▶ [Work to be completed] What is to be transcribed is the run of lines opening with the one that has "Model this object" and closing with the one that has "of the base.", and only that run, exactly.

▶ [Records supplied]
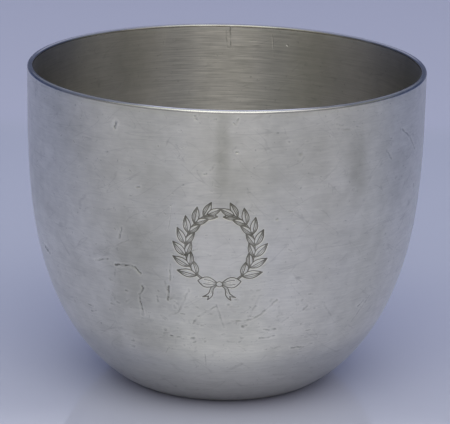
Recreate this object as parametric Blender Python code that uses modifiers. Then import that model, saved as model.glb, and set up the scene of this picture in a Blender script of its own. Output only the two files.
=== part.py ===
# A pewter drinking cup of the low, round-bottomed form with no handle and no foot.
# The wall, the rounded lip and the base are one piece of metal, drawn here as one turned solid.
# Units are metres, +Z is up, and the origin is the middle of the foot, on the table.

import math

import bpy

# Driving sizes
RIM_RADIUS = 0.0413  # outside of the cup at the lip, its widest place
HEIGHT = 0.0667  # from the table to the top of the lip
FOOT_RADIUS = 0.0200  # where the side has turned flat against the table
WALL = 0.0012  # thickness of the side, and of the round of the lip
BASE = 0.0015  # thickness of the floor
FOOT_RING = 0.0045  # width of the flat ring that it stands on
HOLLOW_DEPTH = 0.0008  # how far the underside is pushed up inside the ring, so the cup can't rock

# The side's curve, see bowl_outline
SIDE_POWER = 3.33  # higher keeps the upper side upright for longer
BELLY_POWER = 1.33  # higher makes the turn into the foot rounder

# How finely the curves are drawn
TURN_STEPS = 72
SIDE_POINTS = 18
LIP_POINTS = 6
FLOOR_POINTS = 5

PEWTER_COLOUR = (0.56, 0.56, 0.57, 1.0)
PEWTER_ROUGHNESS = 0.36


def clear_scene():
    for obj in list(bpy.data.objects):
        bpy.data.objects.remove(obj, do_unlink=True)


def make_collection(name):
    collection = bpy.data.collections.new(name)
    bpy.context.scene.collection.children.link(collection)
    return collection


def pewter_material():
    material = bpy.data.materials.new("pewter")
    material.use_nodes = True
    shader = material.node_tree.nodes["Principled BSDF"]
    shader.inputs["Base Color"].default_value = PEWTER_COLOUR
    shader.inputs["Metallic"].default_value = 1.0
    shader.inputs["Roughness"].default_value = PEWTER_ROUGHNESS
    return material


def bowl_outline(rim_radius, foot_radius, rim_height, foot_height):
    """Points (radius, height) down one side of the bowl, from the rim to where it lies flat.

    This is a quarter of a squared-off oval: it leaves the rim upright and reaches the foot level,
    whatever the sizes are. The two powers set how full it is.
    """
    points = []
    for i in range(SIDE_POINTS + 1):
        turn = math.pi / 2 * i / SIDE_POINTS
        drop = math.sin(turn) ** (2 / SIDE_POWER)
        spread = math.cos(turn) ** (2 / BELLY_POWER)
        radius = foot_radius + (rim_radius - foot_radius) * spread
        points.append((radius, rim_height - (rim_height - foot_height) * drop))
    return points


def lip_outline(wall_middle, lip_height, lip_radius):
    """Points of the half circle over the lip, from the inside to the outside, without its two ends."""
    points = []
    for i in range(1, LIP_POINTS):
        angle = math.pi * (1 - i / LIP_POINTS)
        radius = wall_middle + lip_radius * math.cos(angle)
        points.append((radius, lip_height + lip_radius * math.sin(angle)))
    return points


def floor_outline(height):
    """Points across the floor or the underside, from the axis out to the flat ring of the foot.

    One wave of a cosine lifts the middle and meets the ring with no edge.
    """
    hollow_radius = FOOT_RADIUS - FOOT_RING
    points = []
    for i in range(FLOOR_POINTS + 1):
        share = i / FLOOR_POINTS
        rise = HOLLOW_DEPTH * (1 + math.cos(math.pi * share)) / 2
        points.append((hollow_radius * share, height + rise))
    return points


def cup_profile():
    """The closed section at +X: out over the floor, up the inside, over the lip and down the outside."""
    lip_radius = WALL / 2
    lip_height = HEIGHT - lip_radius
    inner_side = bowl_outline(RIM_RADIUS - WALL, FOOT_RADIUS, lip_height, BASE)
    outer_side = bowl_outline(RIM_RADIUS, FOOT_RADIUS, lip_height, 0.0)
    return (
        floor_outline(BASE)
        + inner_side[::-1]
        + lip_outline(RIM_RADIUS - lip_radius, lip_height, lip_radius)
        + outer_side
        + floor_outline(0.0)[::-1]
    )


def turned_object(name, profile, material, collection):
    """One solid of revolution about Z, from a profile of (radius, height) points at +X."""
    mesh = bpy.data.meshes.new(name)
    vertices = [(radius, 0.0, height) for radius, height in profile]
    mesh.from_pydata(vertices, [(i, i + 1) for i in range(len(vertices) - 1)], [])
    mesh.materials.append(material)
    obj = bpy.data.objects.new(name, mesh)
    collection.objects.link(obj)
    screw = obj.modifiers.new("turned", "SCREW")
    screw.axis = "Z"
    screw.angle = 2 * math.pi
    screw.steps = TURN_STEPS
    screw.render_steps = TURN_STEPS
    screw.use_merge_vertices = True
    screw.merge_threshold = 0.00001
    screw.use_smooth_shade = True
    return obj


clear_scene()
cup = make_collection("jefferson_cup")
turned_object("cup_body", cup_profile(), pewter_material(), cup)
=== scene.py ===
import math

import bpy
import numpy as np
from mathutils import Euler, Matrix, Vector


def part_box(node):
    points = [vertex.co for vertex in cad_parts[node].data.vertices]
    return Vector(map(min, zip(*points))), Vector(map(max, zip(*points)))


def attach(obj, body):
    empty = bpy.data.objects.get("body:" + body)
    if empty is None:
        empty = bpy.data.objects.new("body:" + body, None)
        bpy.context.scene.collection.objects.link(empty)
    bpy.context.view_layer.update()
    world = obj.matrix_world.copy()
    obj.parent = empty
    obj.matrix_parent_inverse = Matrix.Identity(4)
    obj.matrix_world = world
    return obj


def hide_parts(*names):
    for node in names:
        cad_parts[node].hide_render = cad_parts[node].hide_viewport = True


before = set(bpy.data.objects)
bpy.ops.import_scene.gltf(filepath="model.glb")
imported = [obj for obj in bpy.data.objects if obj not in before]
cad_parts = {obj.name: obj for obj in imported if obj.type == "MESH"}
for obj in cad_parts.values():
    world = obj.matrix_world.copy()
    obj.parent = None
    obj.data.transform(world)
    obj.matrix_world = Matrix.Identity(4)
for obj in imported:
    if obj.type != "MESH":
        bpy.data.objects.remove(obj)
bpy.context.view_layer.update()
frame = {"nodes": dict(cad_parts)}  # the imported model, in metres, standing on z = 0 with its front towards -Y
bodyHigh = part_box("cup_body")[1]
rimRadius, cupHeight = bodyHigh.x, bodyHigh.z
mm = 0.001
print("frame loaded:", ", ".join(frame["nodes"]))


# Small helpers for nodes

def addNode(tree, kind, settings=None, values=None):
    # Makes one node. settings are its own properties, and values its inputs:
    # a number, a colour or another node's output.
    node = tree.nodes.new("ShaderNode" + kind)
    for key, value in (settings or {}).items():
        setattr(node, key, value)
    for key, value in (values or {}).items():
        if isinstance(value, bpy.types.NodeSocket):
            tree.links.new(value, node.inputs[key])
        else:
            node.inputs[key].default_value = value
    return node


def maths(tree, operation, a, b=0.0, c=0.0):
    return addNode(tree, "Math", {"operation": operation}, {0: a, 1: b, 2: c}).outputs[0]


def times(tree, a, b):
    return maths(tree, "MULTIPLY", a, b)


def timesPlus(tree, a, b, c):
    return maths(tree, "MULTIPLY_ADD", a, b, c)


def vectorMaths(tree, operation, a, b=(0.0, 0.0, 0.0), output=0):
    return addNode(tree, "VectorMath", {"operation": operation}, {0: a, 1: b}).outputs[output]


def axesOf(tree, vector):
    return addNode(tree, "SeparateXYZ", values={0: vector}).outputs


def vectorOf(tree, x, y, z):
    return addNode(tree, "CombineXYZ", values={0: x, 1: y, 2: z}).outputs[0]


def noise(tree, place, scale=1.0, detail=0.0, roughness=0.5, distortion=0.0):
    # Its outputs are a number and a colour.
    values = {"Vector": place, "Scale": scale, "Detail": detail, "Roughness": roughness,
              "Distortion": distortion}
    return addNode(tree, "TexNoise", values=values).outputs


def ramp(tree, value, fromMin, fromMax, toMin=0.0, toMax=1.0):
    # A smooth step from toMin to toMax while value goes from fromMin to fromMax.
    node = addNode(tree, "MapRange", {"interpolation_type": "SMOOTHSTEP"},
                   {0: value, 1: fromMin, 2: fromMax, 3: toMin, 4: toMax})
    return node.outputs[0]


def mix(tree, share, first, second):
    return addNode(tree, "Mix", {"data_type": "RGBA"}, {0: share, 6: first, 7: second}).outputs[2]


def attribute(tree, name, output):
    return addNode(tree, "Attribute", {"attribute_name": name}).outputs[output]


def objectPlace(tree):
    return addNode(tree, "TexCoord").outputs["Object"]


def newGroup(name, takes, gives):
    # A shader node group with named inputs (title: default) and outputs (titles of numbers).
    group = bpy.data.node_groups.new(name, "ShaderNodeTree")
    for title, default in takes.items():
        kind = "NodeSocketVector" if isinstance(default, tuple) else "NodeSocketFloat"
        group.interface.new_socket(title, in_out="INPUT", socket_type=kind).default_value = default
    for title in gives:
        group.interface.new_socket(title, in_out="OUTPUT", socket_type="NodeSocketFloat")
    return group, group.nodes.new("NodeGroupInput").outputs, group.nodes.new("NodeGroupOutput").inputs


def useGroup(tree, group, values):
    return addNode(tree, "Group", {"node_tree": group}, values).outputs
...
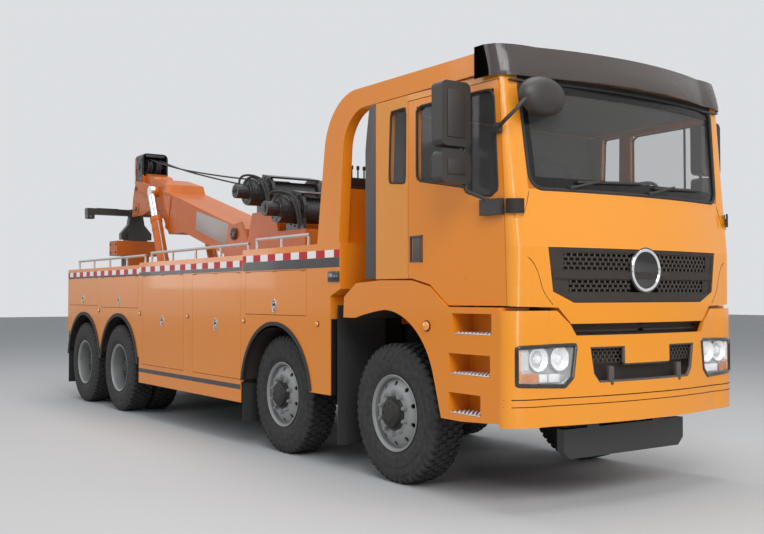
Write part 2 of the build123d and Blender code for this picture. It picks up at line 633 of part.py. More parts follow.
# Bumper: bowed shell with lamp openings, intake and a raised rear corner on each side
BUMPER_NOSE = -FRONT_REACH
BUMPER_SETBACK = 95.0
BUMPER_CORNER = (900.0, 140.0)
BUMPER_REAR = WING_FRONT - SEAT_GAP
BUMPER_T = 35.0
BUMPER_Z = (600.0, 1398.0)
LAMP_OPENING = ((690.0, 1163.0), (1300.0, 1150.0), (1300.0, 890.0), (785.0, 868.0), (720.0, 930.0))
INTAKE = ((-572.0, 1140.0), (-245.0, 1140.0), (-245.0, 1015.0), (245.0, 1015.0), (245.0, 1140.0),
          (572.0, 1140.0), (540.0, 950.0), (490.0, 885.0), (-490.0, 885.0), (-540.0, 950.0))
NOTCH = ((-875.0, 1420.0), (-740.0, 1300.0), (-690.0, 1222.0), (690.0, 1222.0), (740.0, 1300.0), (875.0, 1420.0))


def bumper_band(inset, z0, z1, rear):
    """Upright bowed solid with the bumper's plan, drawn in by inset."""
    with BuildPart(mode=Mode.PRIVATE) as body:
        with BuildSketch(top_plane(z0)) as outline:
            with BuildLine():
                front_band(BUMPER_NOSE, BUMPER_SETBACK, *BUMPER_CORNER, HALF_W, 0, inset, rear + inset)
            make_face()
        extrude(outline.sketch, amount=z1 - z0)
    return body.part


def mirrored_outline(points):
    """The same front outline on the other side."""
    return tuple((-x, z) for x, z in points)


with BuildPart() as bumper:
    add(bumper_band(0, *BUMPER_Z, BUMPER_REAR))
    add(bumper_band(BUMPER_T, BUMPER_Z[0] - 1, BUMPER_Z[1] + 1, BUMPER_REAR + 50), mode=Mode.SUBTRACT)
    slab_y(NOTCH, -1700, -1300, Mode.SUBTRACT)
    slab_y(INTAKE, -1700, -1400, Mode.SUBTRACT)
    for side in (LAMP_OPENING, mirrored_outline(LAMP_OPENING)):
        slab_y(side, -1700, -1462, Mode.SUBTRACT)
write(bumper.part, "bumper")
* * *
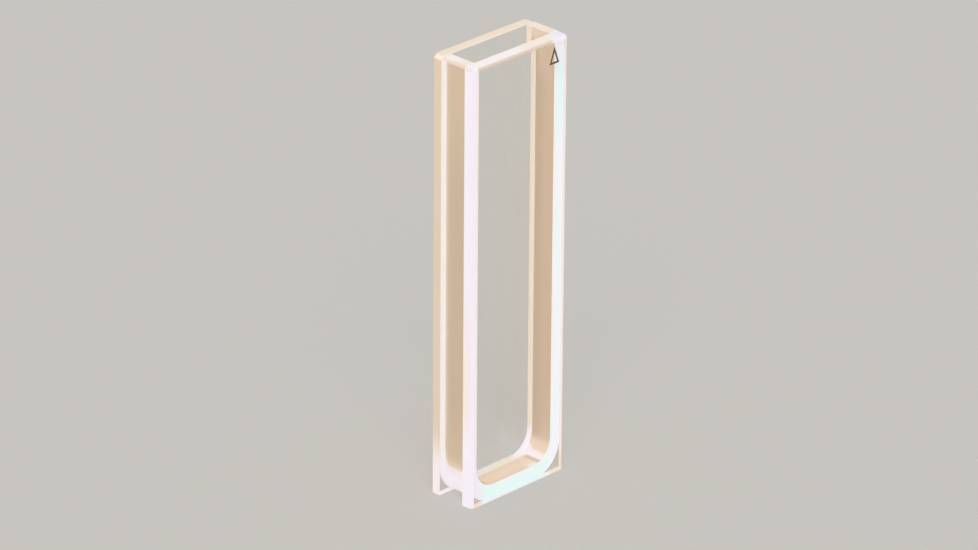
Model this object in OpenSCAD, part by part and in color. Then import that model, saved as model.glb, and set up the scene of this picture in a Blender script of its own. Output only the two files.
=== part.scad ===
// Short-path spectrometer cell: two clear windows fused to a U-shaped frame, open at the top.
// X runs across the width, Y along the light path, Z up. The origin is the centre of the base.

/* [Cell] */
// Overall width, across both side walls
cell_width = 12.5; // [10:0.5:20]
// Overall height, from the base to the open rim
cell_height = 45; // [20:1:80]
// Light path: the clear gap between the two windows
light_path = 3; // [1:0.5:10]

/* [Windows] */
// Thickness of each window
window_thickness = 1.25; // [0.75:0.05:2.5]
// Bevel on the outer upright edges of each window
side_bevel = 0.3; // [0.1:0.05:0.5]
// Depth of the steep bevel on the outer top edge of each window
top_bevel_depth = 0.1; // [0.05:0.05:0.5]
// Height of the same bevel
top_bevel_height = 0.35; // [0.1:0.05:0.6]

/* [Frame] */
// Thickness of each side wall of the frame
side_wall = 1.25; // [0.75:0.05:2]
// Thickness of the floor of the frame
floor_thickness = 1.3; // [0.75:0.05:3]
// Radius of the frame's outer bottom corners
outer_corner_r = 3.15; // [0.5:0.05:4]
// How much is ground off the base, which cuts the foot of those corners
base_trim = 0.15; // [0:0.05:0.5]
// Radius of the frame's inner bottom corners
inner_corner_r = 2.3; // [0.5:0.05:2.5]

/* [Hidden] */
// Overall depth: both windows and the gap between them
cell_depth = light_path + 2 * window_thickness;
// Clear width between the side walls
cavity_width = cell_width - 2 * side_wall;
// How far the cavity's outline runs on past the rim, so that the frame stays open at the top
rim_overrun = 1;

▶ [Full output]
Model this object in OpenSCAD, part by part and in color. Then import that model, saved as model.glb, and set up the scene of this picture in a Blender script of its own. Output only the two files.
=== part.scad ===
// Short-path spectrometer cell: two clear windows fused to a U-shaped frame, open at the top.
// X runs across the width, Y along the light path, Z up. The origin is the centre of the base.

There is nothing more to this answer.